Here is a clarification and reconciliation of that usage:
Distinguishing “Mode” from Toulmin’s “Qualifier”
In Toulmin’s framework, a qualifier indicates the degree of certainty or strength of a claim (e.g., “probably,” “necessarily,” “likely,” “possibly”).
In computational discourse analysis or semantic tagging systems, mode refers to the speaker’s attitude toward the likelihood, obligation, or desirability of a proposition. It encompasses multiple modalities:
Epistemic modality: likelihood or certainty (e.g., might, must, could)
Deontic modality: obligation or permission (e.g., should, may, ought)
Dynamic modality: ability or internal necessity (e.g., can, is able to)
So, mode in that system is a broader label, under which Toulmin’s qualifier is a subtype, specifically addressing epistemic confidence.
Example Reconstructions with “Mode” as a Tag
Below are two short argument examples with explicit “mode” tagging, in addition to Toulmin-style role tagging.
Example 1: Epistemic Mode
Text:
"She must be tired, because she barely slept last night."
Tags:
Claim: She must be tired.
Mode: Epistemic – must (high certainty)
Grounds (Data): She barely slept last night.
Warrant: People who don’t sleep tend to feel tired.
Qualifier (Toulmin): Must (strong inference)

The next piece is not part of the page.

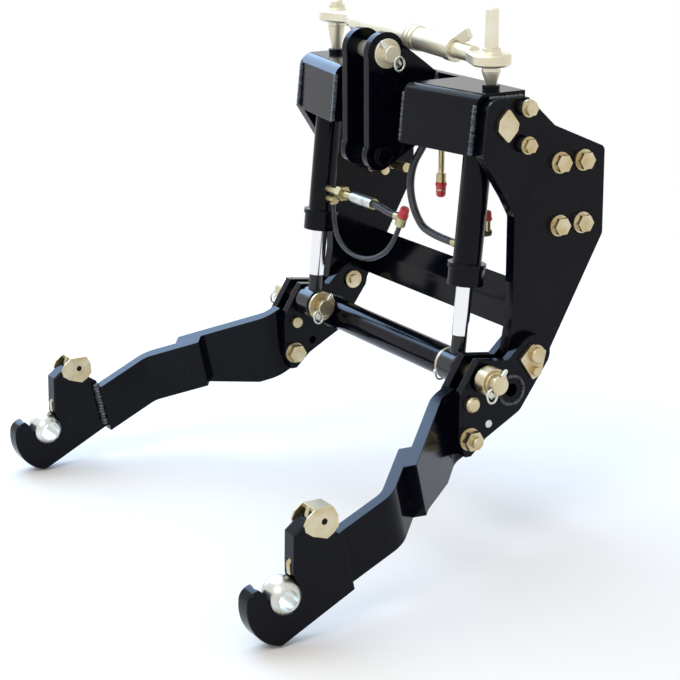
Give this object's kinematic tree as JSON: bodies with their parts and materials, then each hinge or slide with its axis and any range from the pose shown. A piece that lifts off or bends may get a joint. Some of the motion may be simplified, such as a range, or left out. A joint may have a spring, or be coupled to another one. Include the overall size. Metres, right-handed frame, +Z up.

Rebuttal (implied): Unless she had caffeine or adrenaline keeping her alert.
Example 2: Deontic Mode
Text:
"You should apologize, since your comment upset him."
Tags:
Claim: You should apologize.
Mode: Deontic – should (moral or normative obligation)
Grounds (Data): Your comment upset him.
Warrant: If one’s comment upsets another, an apology is warranted.
Backing: Common social norms about responsibility for emotional harm.
Qualifier: Should (moderate force; normative recommendation)
Rebuttal (implied): Unless the offense was unintended or trivial.
Summary of System Divergence
Toulmin uses “qualifier” to signal certainty about a claim.
Broader semantic or computational tagging systems use “mode” to indicate the modal force of a statement—whether epistemic (belief), deontic (duty), or dynamic (ability).
In practical tagging schemes, mode is sometimes treated as an independent tag layered on top of Toulmin roles, especially in linguistic or NLP applications.
If the goal is to analyze arguments linguistically (as in NLP or argument mining), mode will be treated as a surface-level semantic tag. If the aim is logical analysis (as in Toulmin), qualifier is the relevant role.